» Written exercise: Can the data below be echoed back word for word?

★ ★ ★

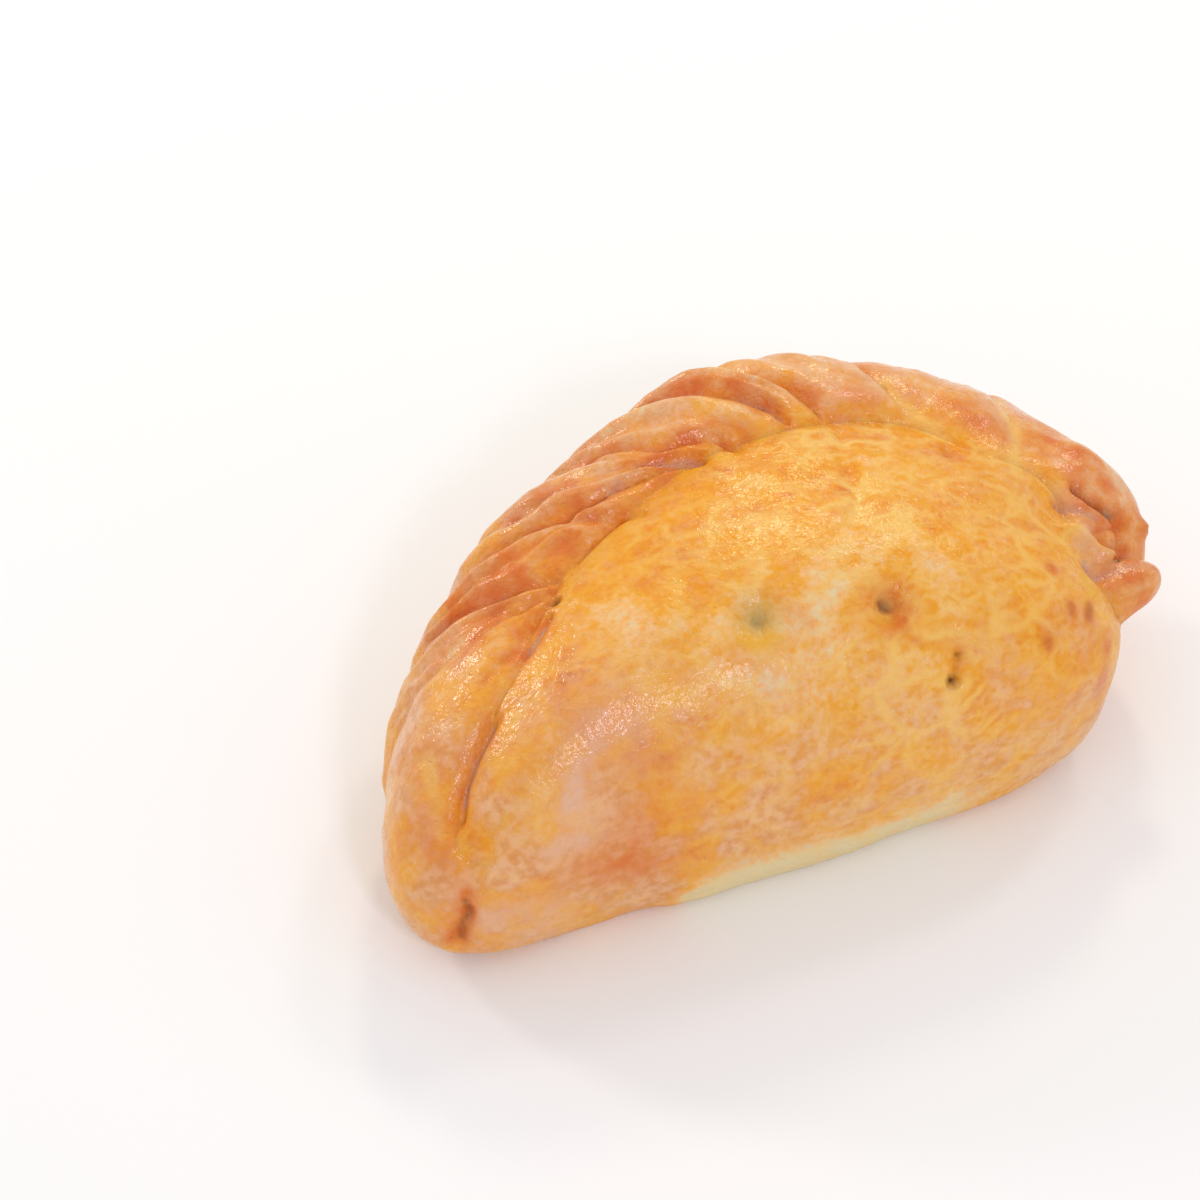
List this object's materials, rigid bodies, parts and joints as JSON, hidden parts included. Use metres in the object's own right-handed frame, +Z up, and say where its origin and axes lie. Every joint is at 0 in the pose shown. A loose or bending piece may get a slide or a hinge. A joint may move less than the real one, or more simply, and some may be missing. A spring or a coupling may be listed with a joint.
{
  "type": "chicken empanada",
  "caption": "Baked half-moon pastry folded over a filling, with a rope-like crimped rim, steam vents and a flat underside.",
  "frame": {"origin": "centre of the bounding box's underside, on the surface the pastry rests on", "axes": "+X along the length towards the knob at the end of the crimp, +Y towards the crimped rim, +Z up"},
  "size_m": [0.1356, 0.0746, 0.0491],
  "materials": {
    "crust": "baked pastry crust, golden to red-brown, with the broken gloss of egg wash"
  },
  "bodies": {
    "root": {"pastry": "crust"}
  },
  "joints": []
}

★ ★ ★

» Reply to the exercise:
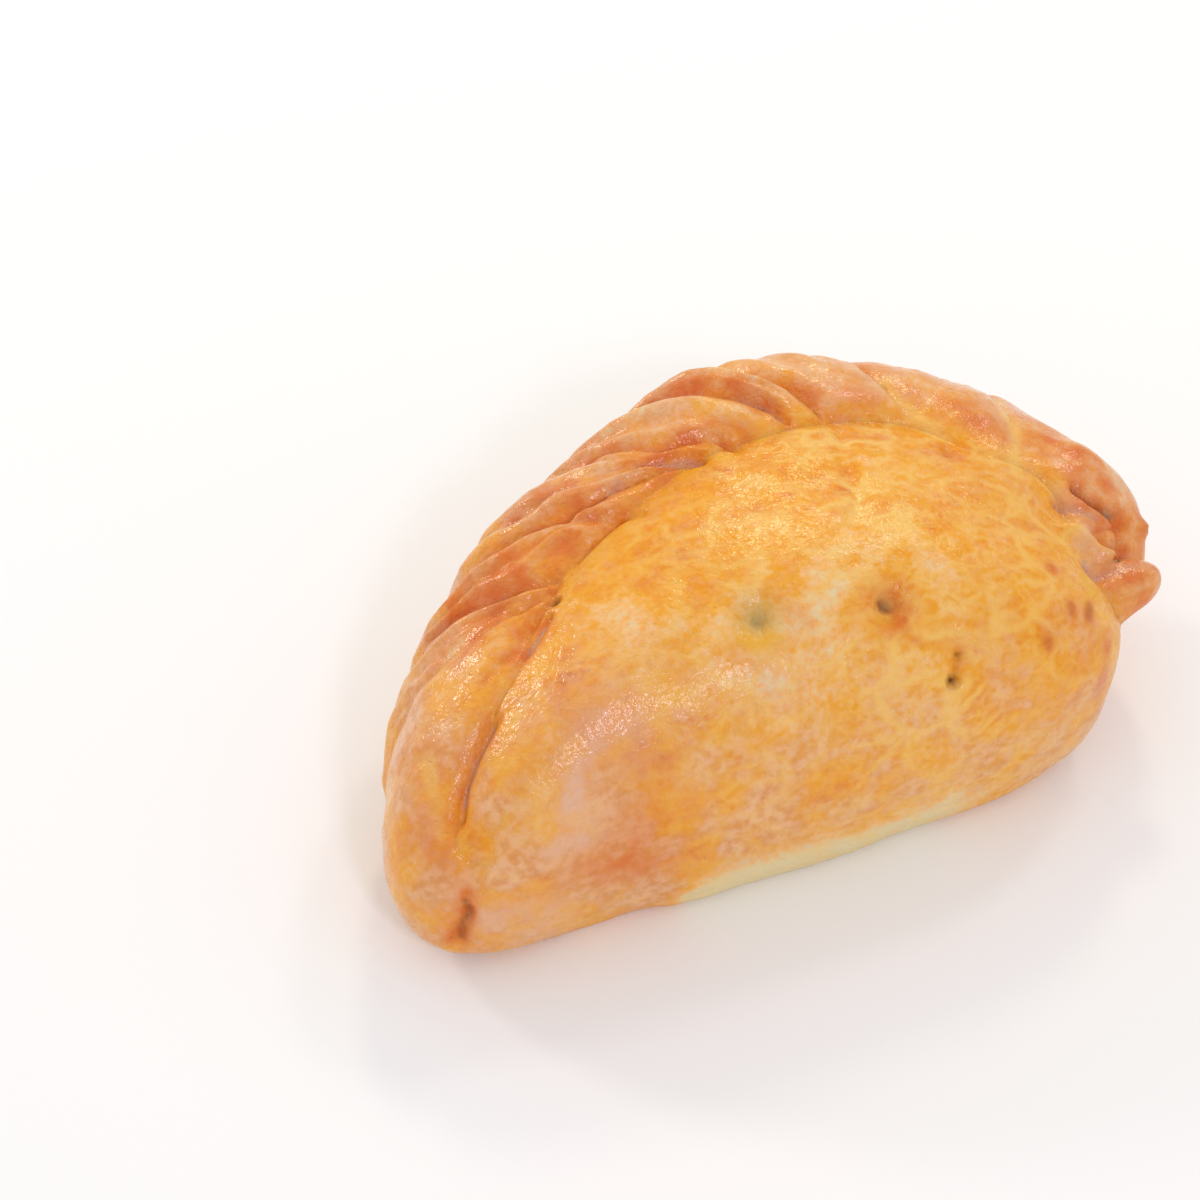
List this object's materials, rigid bodies, parts and joints as JSON, hidden parts included. Use metres in the object's own right-handed frame, +Z up, and say where its origin and axes lie. Every joint is at 0 in the pose shown. A loose or bending piece may get a slide or a hinge. A joint may move less than the real one, or more simply, and some may be missing. A spring or a coupling may be listed with a joint.
{
  "type": "chicken empanada",
  "caption": "Baked half-moon pastry folded over a filling, with a rope-like crimped rim, steam vents and a flat underside.",
  "frame": {"origin": "centre of the bounding box's underside, on the surface the pastry rests on", "axes": "+X along the length towards the knob at the end of the crimp, +Y towards the crimped rim, +Z up"},
  "size_m": [0.1356, 0.0746, 0.0491],
  "materials": {
    "crust": "baked pastry crust, golden to red-brown, with the broken gloss of egg wash"
  },
  "bodies": {
    "root": {"pastry": "crust"}
  },
  "joints": []
}